ПОДЗЕМНЫЙ МИР ОТКРЫВАЛСЯ МНЕ ПОСТЕПЕННО. Образно говоря, сначала под ногами образовывались небольшие трещинки, потом словно бы сам собой распахнулся люк. Всё началось в мое первое лето в Нью-Йорке, когда я работал в редакции журнала на Манхэттене и жил в Бруклине вместе с тетей, дядей и кузенами – Расселом и Гасом. Подростком я много лет представлял себе, как останусь в Нью-Йорке и часами буду гулять по Манхэттену, наслаждаясь атмосферой ночного города, ловя отсветы из каждого освещенного окна. Но в какой-то момент я осознал, что город невозможно ни понять, ни почувствовать. Я растворялся в толпе, робел перед владельцами местных магазинчиков, чувствуя себя безнадежным провинциалом и не решаясь спросить дорогу у прохожих, по ошибке проезжал нужную станцию метро и в итоге всегда оказывался в Бруклине.

Однажды поздним вечером, чувствуя себя особенно подавленно, я спустился в метро в Нижнем Манхэттене и ждал поезда. Платформа была глубокая, одна из тех, на которых в летние ночи словно слышишь запах гранитного «фундамента» города. Внезапно передо мной открылось занятное зрелище. Из темноты туннеля вышли двое молодых людей: на каждом – налобные фонарики; лица и руки – черные от копоти, словно бы несколько дней они пробирались по пещере глубоко под землей. Они быстро прошли по путям, взобрались на платформу и, обойдя меня, поднялись по лестнице и исчезли в толпе. В тот день я ехал домой, прижавшись лицом к окну вагона, вскоре запотевшему от моего дыхания: я представлял себе подземные пространства – похожие на ячейки в сотах, не известные никому, скрытые под улицами городов.

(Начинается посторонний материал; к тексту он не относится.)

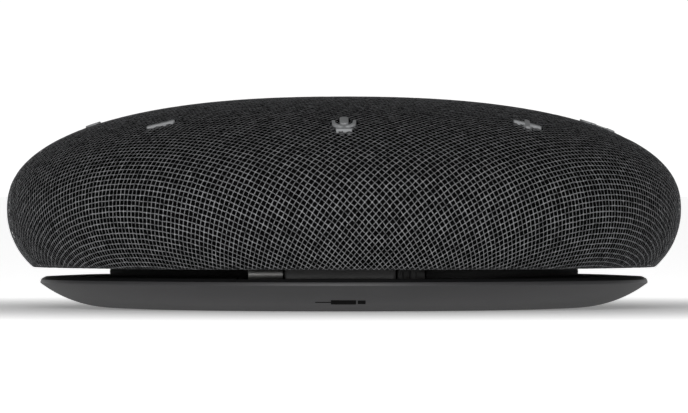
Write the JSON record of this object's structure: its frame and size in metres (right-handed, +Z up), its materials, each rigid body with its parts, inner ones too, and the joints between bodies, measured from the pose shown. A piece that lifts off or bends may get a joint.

Эти молодые люди в налобных фонариках были представителями неформального нью-йоркского сообщества городских исследователей, посвящавших всё свое свободное время посещению закрытых для посещения и потайных мест, расположенных под землей. То было «королевство многих племен»: историки, запечатлевавшие позабытое величие города; энтузиасты, для которых важен был символический момент соприкосновения с этой сферой; художники и артисты, устраивавшие в темных подземельях инсталляции и спектакли для узкого круга посетителей. В те несколько недель страстного постижения Нью-Йорка я допоздна изучал фотографии подземных объектов – десятилетиями заброшенных станций метро, вентильных помещений системы водоснабжения, почти разрушенных и пыльных бомбоубежищ: всё это вызывало чувство сопричастности к тайне, как если бы мне удалось прокатиться на неведомом морском чудище, бороздившем глубины океана тысячелетия назад.

Как-то ночью, перебирая архивы одного фотографа, я наткнулся на фото туннеля в Провиденсе, в который спускался подростком, – и невольно вздрогнул. Много лет не вспоминал я об этом месте: рельс, убегающий в темноту, дата «1908 [г.]», выбитая над входом. Личный характер этой случайной «встречи» с местом моего детства даже настораживал: словно кто-то, проникнув в мое сознание, открыл люк, и на поверхность стаей птиц выпорхнули давно забытые воспоминания. Фотографа, как я потом узнал, звали Стив Данкан. Это был видный, талантливый и, наверное, немного сумасшедший человек, позже ставший моим первым проводником в подземный мир.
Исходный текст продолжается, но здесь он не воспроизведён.